On the heels of Peter's profession of Jesus as the Messiah, Jesus "began to teach them that the Son of Man must undergo great suffering..." I'm not certain this translation picks up the full force of the line. A different translation might say that Jesus "began to teach them. 'It is necessary for the Son of Man to experience great suffering...' "

It is necessary. Jesus is not simply predicting what will happen but is stating what must happen, what is required to happen. There is some compulsion that drives Jesus toward Jerusalem and the cross.

It is conventional to speak of this in terms of a formula. Jesus must die in order to pay a price that would otherwise have to be paid by us. (Given how frequently this formula is cited, it seems rather odd that the Jews could be "blamed" for Jesus' death. After all, it was necessary.) But often this formula sounds terribly mechanical, and it seems to imply that God is somehow as trapped by this formula as we are.

I find it much more helpful to speak of this in terms of what is necessary to restore any broken relationship. Generally this requires reaching across the divide of  hurt and pain to attempt a reconciliation. The deeper and more profound the break in a relationship, the more difficult this becomes.  At some point, it may become so difficult, so costly, that no one can bear such cost, and there is no healing to be had.
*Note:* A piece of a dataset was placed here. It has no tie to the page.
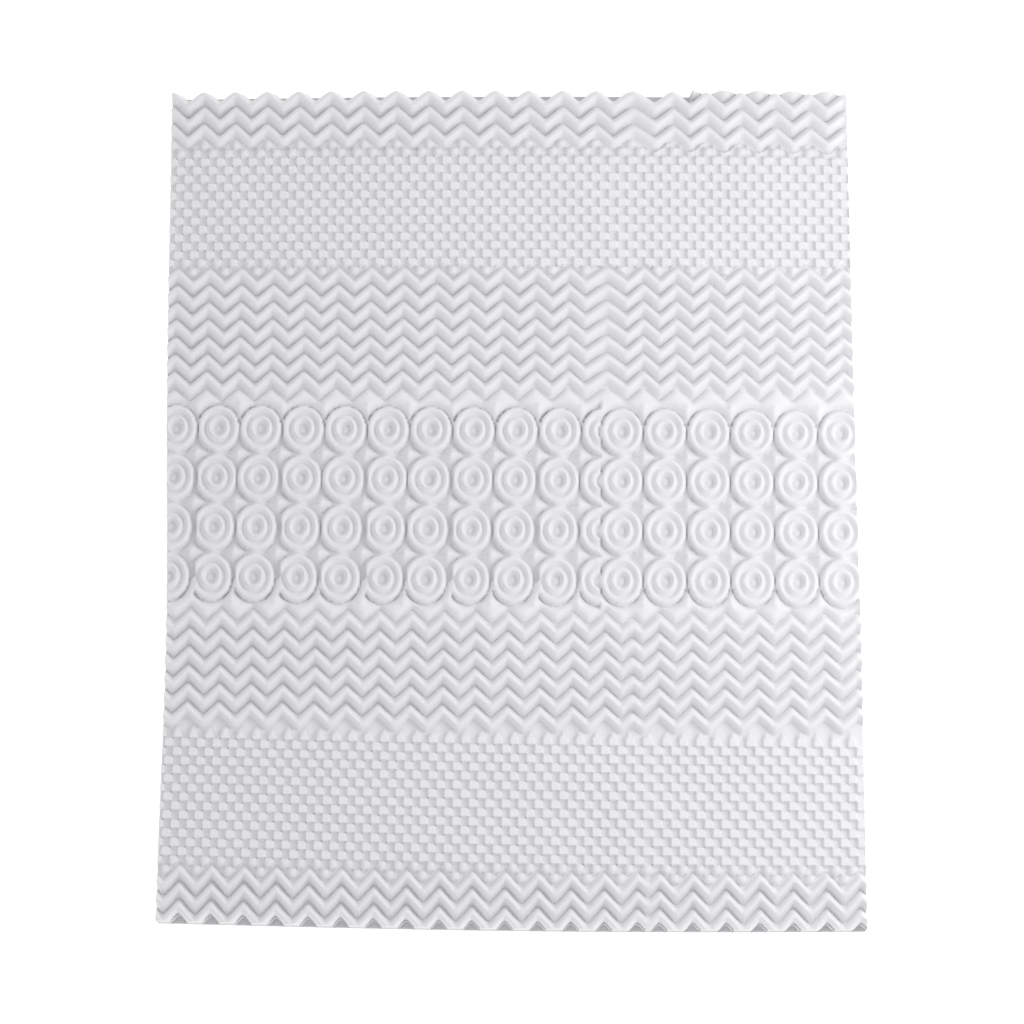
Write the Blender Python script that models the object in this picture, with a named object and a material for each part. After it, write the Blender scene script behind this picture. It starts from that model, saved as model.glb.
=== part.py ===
"""A mattress topper: one slab of soft foam whose upper side is profile cut into seven bands.

The bands run across the bed. From the head they are chevron ridges, a checker of small blocks,
chevron ridges, four rows of round massage rings, chevron ridges, a checker and chevron ridges.
The underside is flat. The origin is at the middle of the underside, +X is across the bed,
+Y points to the head and +Z is up. All sizes are in metres.
"""

import math
from collections import namedtuple

import bmesh
import bpy
from mathutils import Vector, geometry

WIDTH = 1.60
LENGTH = 1.9725
THICKNESS = 0.075
BASE = 0.042  # foam left under the deepest cuts
CHECKER_TOP = 0.068
CHECKER_PIT = 0.052
RING_TOP = 0.070
RING_DISH = 0.055
RING_GAP = 0.046

WAVES_PER_METRE = 13.05  # chevrons across the middle of the pad
WAVE_STRETCH = 0.32  # how much fewer of them there are per metre towards +X
CHECKS_PER_WAVE = 4
WAVES_PER_RING = 4 / 3
RING_SIDES = 8
RING_HALF_WIDTH = 0.034  # middle of the raised ring
RING_HALF_LENGTH = 0.042

HEAD_CUT_SKEW = 0.007  # how far each end of the head cut lies off square, metres
FOOT_CUT_SKEW = -0.0015
SIDE_LEAN = 0.011  # how far the side cuts run to -X at the head and to +X at the foot
END_BOW = 0.0085  # how far the middle of the head and foot edges stands out
SIDE_SWAY = 0.007  # how far the lower half of the pad lies towards +X
MARGIN = 0.05  # foam that the trimming cuts take off all round
SHORTEST_RIM = 0.005  # shorter edges that the trimming leaves along the rim are merged

# Every band as it is cut: its kind, where its first row starts, how many rows it has, how long
# a row is, how far the zigzag swings, and where its waves start, in waves.
Band = namedtuple("Band", "kind start rows row_length swing phase")
BANDS = (
    Band("chevron", 1.0593, 5, 0.0427, 0.030, 0.00),
    Band("checker", 0.8260, 13, 0.0208, 0.0, 0.00),
    Band("chevron", 0.5365, 7, 0.0421, 0.030, 0.00),
    Band("rings", 0.2173, 4, 0.1173, 0.0, 0.25),
    Band("chevron", -0.2864, 6, 0.0427, 0.030, 0.25),
    Band("checker", -0.5610, 14, 0.0207, 0.0, 0.00),
    Band("chevron", -0.8710, 4, 0.0408, 0.035, 0.25),
)

FOAM_WHITE = (0.80, 0.80, 0.82, 1.0)


def clear_scene():
    for obj in list(bpy.data.objects):
        bpy.data.objects.remove(obj, do_unlink=True)


def across(waves):
    """Where the given number of waves from the middle lies, as X."""
    root = math.sqrt(WAVES_PER_METRE**2 - 4 * WAVE_STRETCH * waves)
    return (WAVES_PER_METRE - root) / (2 * WAVE_STRETCH)


def steps_across(step, phase):
    """Every place from edge to edge, each the given number of waves after the last."""
    reach = (WIDTH / 2 + MARGIN) * WAVES_PER_METRE
    first = math.ceil((-reach - phase) / step)
    last = math.floor((reach - phase) / step)
    return [(index, across(index * step + phase)) for index in range(first, last + 1)]


class Relief:
    """The points and creases of the cut side, seen from above, with the height of each point."""

    def __init__(self):
        self.points = []
        self.heights = []
        self.creases = []

    def add(self, x, y, height):
        self.points.append(Vector((x, y)))
        self.heights.append(height)
        return len(self.points) - 1

    def line(self, indices, closed=False):
        self.creases += list(zip(indices, indices[1:]))
        if closed:
            self.creases.append((indices[-1], indices[0]))


def cut_chevron(relief, band):
    """Zigzag ridges side by side: each row is a valley line and a crest line."""
    for half_row in range(2 * band.rows + 1):
        y = band.start - half_row * band.row_length / 2
        height = THICKNESS if half_row % 2 else BASE
        relief.line(
            [
                relief.add(x, y + band.swing / 2 * (1 if index % 2 else -1), height)
                for index, x in steps_across(1 / 2, band.phase)
            ]
        )


def cut_checker(relief, band):
    """Raised blocks and pits by turns, joined corner to corner by the blocks."""
    rows = []
    for row in range(band.rows):
        y = band.start - (row + 0.5) * band.row_length
        cells = {}
        for index, x in steps_across(1 / CHECKS_PER_WAVE, band.phase):
            raised = (index + row) % 2 == 0
            cells[index] = relief.add(x, y, CHECKER_TOP if raised else CHECKER_PIT)
        rows.append(cells)
    for row, (upper, lower) in enumerate(zip(rows, rows[1:])):
        for index, corner in upper.items():
            for other in (index - 1, index + 1):
                if (index + row) % 2 == 0 and other in lower:
                    relief.creases.append((corner, lower[other]))


def cut_rings(relief, band):
    """Rows of round pads, each a raised ring round a dish, with a peak between each four."""
    columns = [x for _, x in steps_across(WAVES_PER_RING, band.phase)]
    for row in range(band.rows):
        y = band.start - (row + 0.5) * band.row_length
        for x in columns:
            relief.add(x, y, RING_DISH)
            turns = [2 * math.pi * (side + 0.5) / RING_SIDES for side in range(RING_SIDES)]
            ring = [
                relief.add(
                    x + RING_HALF_WIDTH * math.cos(turn),
                    y + RING_HALF_LENGTH * math.sin(turn),
                    RING_TOP,
                )
                for turn in turns
            ]
            relief.line(ring, closed=True)
        for left, right in zip(columns, columns[1:]):
            middle = (left + right) / 2
            relief.add(middle, y, RING_GAP)
            if row:
                relief.add(middle, y + band.row_length / 2, RING_TOP)
    for gap in range(band.rows + 1):
        for x in columns:
            relief.add(x, band.start - gap * band.row_length, RING_GAP)


def surface_of(relief):
    """The cut side as a mesh of triangles that keeps every crease."""
    corners, _, faces, sources, _, _ = geometry.delaunay_2d_cdt(
        relief.points, relief.creases, [], 0, 1e-5
    )
    mesh = bmesh.new()
    verts = [
        mesh.verts.new((corner.x, corner.y, relief.heights[source[0]]))
        for corner, source in zip(corners, sources)
    ]
    for face in faces:
        mesh.faces.new([verts[index] for index in face])
    bmesh.ops.recalc_face_normals(mesh, faces=mesh.faces[:])
    if sum(face.normal.z for face in mesh.faces) < 0:
        bmesh.ops.reverse_faces(mesh, faces=mesh.faces[:])
    return mesh


def trim(mesh, point, outward):
    bmesh.ops.bisect_plane(
        mesh,
        geom=mesh.verts[:] + mesh.edges[:] + mesh.faces[:],
        dist=1e-5,
        plane_co=point,
        plane_no=outward,
        clear_outer=True,
    )


def trim_to_size(mesh):
    """The pad is cut from a wider slab, with four straight cuts that run a little off square."""
    lean = 2 * SIDE_LEAN / LENGTH
    trim(mesh, (-WIDTH / 2, 0, 0), (-1, -lean, 0))
    trim(mesh, (WIDTH / 2, 0, 0), (1, lean, 0))
    trim(mesh, (0, LENGTH / 2, 0), (-2 * HEAD_CUT_SKEW / WIDTH, 1, 0))
    trim(mesh, (0, -LENGTH / 2, 0), (2 * FOOT_CUT_SKEW / WIDTH, -1, 0))
    rim = [vert for vert in mesh.verts if vert.is_boundary]
    bmesh.ops.remove_doubles(mesh, verts=rim, dist=SHORTEST_RIM)


def lie_uneven(mesh):
    """The pad lies a little bent: its ends bow out and its lower half sways to +X.

    It is then moved so that the middle of its outline is at the origin.
    """
    for vert in mesh.verts:
        toward_foot = max(0.0, -2 * vert.co.y / LENGTH)
        vert.co.x += SIDE_SWAY * math.sin(math.pi * min(1.0, toward_foot))
        from_middle = 2 * vert.co.y / LENGTH
        vert.co.y += END_BOW * from_middle * math.cos(math.pi * vert.co.x / (WIDTH + MARGIN))
    for axis in (0, 1):
        places = [vert.co[axis] for vert in mesh.verts]
        middle = (min(places) + max(places)) / 2
        for vert in mesh.verts:
            vert.co[axis] -= middle


def close_underside(mesh):
    """The cut sides drop to the flat underside, which is one level face."""
    rim = [edge for edge in mesh.edges if edge.is_boundary]
    made = bmesh.ops.extrude_edge_only(mesh, edges=rim)["geom"]
    for vert in made:
        if isinstance(vert, bmesh.types.BMVert):
            vert.co.z = 0.0
    foot = [edge for edge in mesh.edges if edge.is_boundary]
    underside = bmesh.ops.contextual_create(mesh, geom=foot)["faces"]
    bmesh.ops.poke(mesh, faces=underside)
    bmesh.ops.recalc_face_normals(mesh, faces=mesh.faces[:])


def foam_material():
    material = bpy.data.materials.new("white_foam")
    material.use_nodes = True
    shader = material.node_tree.nodes["Principled BSDF"]
    shader.inputs["Base Color"].default_value = FOAM_WHITE
    shader.inputs["Roughness"].default_value = 0.95
    shader.inputs["Metallic"].default_value = 0.0
    return material


def make_topper():
    relief = Relief()
    cutters = {"chevron": cut_chevron, "checker": cut_checker, "rings": cut_rings}
    for band in BANDS:
        cutters[band.kind](relief, band)
    mesh = surface_of(relief)
    trim_to_size(mesh)
    lie_uneven(mesh)
    close_underside(mesh)
    data = bpy.data.meshes.new("foam_pad")
    mesh.to_mesh(data)
    mesh.free()
    data.materials.append(foam_material())
    topper = bpy.data.objects.new("foam_pad", data)
    bpy.context.scene.collection.objects.link(topper)


clear_scene()
make_topper()
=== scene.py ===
import math
from bisect import bisect
from collections import namedtuple

import bmesh
import bpy
from mathutils import Matrix, Vector, noise


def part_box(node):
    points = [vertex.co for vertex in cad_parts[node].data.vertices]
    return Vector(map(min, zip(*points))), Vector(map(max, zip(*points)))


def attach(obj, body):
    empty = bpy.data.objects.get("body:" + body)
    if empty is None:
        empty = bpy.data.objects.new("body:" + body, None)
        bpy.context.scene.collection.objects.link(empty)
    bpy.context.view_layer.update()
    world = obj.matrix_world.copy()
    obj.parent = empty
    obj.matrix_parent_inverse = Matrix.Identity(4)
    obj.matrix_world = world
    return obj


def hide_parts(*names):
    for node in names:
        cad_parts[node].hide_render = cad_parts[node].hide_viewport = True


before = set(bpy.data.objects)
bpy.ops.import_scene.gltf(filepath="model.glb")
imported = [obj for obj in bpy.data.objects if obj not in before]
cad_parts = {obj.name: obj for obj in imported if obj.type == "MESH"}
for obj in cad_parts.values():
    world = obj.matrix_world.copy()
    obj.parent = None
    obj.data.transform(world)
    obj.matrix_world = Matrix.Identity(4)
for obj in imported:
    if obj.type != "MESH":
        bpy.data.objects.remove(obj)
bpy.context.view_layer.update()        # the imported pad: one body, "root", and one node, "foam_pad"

# ---- The cut side of the foam pad ------------------------------------------------------------
# The topper is one slab of soft white foam. Rollers press it into a blade, which cuts the upper
# side into seven bands: zigzag ridges, a checker of small blocks, ridges, four rows of rings,
# ridges, a checker and ridges again. Every number below is in metres, measured on the pad.

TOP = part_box("foam_pad")[1].z
VALLEY = 0.048  # foam left under the valleys between two ridges
BORDER_FLOOR = 0.054  # and where two bands meet
REACH = 0.835  # how far to each side of the middle the foam is cut before it is trimmed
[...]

"It is necessary" feels to me like a statement of the costs involved if there is to be healing. The divine human relationship might seem to be beyond repair, but God is willing to do what it takes, to bear the cost required. It is no simple formula, but it is still necessary, a necessity God willingly chooses to bear.

In a Bible study earlier today, we were discussing the Noah's ark stories. We noted that the reasons given for God wanting to destroy all those on the earth (see Genesis 6:5) are virtually the same reasons given for why God will "never again destroy." (see 8:21) God's relationship with us human creatures seems to precipitate an internal crisis within God, one resolved in both the Noah story and with Jesus in favor of restoration, redemption, and hope rather than judgment and wrath. (See Hosea 11:1-9 for a poetic depiction of this.) But this is costly for God.

It is necessary, and God seems determined to do whatever is necessary to woo us back. And when you think of what colossal screw-ups we so often are, including how badly we screw up the church, that is truly good news.